Start Extracted data
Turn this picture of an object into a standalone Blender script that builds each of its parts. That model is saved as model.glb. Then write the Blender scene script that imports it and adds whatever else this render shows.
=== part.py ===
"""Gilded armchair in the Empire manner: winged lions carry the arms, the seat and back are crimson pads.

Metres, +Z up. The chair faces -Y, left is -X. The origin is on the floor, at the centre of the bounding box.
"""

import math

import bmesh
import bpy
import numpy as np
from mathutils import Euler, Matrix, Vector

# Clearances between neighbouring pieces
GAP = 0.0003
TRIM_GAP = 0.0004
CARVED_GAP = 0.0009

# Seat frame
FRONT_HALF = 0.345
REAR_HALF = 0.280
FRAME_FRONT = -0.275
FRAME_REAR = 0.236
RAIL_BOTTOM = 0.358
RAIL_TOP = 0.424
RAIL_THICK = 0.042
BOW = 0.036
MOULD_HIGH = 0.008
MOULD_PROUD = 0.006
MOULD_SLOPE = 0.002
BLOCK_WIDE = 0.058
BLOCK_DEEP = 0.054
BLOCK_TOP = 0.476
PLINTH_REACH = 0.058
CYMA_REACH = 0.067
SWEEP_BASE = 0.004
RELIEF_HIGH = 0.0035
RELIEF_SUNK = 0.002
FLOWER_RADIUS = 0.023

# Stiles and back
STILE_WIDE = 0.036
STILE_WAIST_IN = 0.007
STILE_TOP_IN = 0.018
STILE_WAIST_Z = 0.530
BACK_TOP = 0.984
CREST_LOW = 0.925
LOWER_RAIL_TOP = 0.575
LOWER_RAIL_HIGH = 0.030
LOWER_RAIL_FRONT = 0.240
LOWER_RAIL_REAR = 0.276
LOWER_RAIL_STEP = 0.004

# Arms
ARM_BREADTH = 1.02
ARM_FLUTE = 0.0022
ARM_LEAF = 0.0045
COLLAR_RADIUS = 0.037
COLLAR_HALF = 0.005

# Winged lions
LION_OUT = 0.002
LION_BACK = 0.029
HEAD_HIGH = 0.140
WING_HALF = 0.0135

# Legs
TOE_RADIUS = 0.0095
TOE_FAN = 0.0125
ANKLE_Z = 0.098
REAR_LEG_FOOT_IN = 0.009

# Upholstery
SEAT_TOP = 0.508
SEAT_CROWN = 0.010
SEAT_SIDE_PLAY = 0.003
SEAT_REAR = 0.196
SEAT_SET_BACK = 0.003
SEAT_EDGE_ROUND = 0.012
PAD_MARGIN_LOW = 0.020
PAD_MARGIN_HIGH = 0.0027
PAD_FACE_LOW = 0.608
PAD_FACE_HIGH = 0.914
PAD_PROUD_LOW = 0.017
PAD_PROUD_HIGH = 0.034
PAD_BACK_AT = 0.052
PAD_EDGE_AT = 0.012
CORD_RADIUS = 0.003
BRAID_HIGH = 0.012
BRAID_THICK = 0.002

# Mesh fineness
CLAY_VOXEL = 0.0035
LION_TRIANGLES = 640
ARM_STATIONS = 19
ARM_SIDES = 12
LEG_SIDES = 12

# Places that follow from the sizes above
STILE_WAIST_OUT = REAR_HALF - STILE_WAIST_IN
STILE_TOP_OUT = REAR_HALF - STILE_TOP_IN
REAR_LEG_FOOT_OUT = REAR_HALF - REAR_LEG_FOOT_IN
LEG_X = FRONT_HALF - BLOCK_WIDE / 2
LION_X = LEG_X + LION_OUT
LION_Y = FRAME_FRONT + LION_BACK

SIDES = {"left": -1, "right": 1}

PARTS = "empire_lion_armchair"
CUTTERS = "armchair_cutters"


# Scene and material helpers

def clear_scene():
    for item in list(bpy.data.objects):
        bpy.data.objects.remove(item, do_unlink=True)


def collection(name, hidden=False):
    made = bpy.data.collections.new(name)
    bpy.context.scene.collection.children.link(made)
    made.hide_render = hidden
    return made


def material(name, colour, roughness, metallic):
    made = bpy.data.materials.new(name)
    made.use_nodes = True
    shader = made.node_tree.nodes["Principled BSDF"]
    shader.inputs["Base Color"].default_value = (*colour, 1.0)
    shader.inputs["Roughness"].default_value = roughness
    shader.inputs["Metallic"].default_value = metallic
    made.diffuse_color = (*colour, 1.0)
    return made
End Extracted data
Start Extracted data
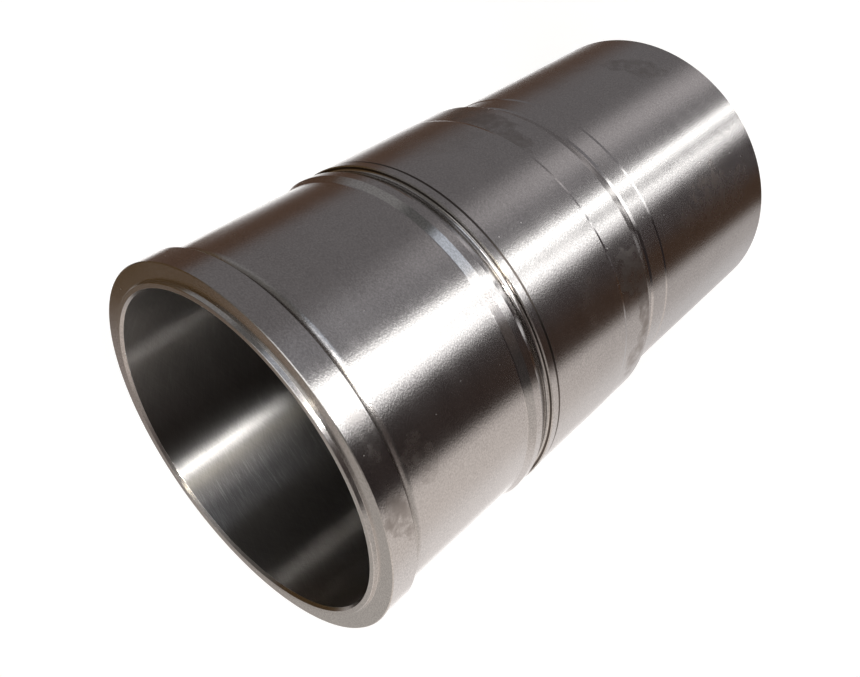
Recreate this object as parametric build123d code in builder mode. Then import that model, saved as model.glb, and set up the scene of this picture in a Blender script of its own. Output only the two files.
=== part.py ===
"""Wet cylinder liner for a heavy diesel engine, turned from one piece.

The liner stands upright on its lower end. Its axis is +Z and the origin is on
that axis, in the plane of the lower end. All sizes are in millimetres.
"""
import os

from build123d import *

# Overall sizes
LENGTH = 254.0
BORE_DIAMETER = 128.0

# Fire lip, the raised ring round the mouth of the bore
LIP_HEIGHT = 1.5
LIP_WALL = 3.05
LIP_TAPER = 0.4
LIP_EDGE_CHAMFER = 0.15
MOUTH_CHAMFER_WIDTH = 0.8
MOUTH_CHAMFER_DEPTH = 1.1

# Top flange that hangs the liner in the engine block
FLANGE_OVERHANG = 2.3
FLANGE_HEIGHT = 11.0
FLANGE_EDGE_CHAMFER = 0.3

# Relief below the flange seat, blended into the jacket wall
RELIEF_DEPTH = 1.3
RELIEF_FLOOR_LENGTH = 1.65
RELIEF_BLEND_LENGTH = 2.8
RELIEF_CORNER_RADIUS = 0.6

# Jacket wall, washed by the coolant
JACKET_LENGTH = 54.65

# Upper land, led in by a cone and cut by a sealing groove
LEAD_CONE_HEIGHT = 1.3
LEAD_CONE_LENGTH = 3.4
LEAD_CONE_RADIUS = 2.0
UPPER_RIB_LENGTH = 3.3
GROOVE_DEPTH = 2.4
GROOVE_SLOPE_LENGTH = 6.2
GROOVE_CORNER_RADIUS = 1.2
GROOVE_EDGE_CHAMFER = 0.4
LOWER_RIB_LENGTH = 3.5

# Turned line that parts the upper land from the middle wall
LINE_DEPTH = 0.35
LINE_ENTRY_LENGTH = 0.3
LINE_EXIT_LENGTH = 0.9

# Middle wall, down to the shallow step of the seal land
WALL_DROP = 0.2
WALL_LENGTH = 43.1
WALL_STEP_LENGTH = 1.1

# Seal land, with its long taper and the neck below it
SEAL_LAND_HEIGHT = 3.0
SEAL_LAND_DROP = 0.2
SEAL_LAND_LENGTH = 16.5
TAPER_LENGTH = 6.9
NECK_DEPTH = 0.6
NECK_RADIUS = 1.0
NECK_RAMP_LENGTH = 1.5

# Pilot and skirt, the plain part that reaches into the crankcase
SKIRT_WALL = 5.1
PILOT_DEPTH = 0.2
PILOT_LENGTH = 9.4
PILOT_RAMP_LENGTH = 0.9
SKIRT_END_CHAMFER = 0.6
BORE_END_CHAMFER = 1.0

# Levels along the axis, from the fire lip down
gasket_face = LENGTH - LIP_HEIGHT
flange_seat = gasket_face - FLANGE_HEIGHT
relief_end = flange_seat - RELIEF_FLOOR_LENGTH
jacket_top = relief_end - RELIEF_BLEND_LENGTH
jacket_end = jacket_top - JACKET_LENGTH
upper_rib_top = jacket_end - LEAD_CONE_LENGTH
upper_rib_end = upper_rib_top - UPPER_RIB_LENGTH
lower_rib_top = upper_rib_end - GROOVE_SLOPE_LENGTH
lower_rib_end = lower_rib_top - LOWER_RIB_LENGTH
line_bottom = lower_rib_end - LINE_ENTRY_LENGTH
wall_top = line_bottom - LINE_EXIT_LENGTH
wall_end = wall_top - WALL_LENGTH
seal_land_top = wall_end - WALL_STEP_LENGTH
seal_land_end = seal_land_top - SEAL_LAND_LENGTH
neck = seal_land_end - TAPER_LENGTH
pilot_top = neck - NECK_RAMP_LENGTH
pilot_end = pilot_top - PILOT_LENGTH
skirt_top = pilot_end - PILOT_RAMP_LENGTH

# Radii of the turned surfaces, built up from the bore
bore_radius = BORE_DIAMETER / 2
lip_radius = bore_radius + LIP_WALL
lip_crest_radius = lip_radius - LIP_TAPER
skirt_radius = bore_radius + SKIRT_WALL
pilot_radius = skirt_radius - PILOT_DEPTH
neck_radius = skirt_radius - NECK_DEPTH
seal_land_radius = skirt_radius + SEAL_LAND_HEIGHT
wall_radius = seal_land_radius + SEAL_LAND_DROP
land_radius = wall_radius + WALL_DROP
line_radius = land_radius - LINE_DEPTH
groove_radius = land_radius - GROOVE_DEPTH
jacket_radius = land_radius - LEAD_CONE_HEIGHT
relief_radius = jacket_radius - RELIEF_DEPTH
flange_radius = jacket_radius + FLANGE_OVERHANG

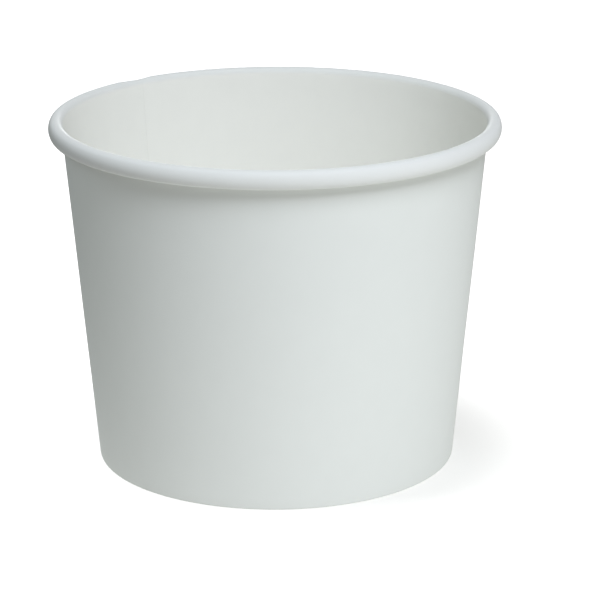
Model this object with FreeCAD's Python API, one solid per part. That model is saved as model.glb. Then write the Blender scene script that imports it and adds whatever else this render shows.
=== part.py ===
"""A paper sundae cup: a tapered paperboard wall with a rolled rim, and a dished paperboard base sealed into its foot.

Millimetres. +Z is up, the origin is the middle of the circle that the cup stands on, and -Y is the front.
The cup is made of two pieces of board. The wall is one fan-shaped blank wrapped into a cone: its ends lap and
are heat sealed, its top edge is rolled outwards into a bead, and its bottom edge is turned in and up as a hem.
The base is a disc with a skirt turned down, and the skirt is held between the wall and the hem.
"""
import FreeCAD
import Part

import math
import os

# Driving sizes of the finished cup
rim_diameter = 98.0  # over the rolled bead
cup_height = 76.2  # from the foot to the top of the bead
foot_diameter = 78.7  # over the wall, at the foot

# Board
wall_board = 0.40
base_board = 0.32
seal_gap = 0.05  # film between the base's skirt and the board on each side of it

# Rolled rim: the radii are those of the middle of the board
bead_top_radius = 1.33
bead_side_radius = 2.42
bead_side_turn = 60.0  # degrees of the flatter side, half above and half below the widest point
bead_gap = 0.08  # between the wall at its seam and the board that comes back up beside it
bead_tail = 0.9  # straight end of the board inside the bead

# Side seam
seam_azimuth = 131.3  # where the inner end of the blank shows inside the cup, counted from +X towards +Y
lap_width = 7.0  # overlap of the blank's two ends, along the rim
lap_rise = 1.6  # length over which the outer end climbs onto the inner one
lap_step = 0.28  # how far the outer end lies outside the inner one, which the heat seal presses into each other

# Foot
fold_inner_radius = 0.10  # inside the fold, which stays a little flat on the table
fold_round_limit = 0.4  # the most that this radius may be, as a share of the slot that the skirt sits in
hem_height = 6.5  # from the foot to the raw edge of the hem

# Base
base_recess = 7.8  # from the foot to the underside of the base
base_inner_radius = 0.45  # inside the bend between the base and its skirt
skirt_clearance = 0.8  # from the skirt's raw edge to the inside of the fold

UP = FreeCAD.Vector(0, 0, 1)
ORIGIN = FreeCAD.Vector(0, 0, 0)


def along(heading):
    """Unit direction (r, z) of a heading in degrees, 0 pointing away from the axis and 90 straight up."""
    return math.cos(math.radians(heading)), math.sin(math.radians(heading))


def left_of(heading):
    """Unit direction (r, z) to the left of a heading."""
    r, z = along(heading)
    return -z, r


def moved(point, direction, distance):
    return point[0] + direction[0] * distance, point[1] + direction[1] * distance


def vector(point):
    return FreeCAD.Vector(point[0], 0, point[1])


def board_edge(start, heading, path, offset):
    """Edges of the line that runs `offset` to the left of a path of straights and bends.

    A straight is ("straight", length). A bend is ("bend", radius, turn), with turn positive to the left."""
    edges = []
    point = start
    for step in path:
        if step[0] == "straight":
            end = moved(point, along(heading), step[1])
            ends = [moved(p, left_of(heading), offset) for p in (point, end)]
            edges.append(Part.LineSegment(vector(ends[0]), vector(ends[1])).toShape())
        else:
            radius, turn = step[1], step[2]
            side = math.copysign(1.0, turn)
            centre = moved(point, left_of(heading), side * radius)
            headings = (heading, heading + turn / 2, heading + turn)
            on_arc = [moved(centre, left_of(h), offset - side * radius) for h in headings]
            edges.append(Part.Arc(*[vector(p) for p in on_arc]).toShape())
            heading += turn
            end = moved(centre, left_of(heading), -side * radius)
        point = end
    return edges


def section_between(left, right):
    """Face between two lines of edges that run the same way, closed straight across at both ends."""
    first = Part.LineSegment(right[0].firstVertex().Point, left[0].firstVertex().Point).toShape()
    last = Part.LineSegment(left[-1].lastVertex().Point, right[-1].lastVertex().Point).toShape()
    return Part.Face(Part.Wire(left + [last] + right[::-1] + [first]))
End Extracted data
Start Extracted data
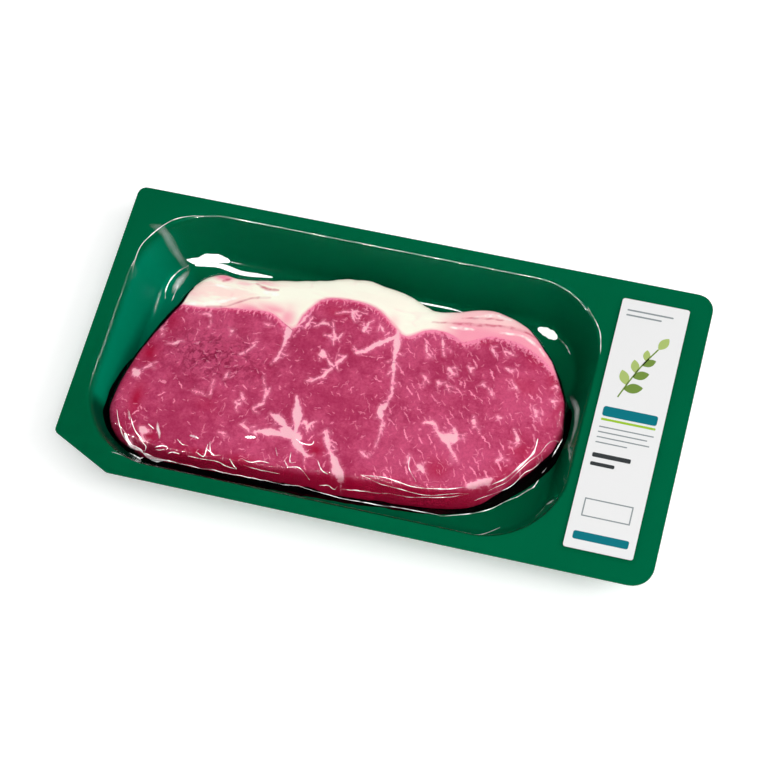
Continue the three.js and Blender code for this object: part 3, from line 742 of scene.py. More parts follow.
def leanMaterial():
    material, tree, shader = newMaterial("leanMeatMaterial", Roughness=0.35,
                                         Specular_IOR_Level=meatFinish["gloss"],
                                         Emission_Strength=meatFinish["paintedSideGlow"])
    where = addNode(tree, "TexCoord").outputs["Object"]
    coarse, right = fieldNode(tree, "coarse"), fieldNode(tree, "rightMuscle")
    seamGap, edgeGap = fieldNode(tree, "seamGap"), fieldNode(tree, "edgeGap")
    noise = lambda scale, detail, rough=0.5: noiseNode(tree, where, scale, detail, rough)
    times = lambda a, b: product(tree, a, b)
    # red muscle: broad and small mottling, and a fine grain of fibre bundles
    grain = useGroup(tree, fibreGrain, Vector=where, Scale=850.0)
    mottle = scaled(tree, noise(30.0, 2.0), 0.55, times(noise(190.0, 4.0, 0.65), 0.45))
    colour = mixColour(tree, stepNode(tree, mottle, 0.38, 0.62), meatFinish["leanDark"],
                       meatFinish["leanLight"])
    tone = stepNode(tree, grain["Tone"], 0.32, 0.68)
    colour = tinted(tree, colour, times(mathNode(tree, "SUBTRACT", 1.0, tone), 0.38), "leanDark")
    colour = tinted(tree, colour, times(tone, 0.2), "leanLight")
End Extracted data
Return the lines of the records that include the string "code".

Recreate this object as parametric build123d code in builder mode. Then import that model, saved as model.glb, and set up the scene of this picture in a Blender script of its own. Output only the two files.
Continue the three.js and Blender code for this object: part 3, from line 742 of scene.py. More parts follow.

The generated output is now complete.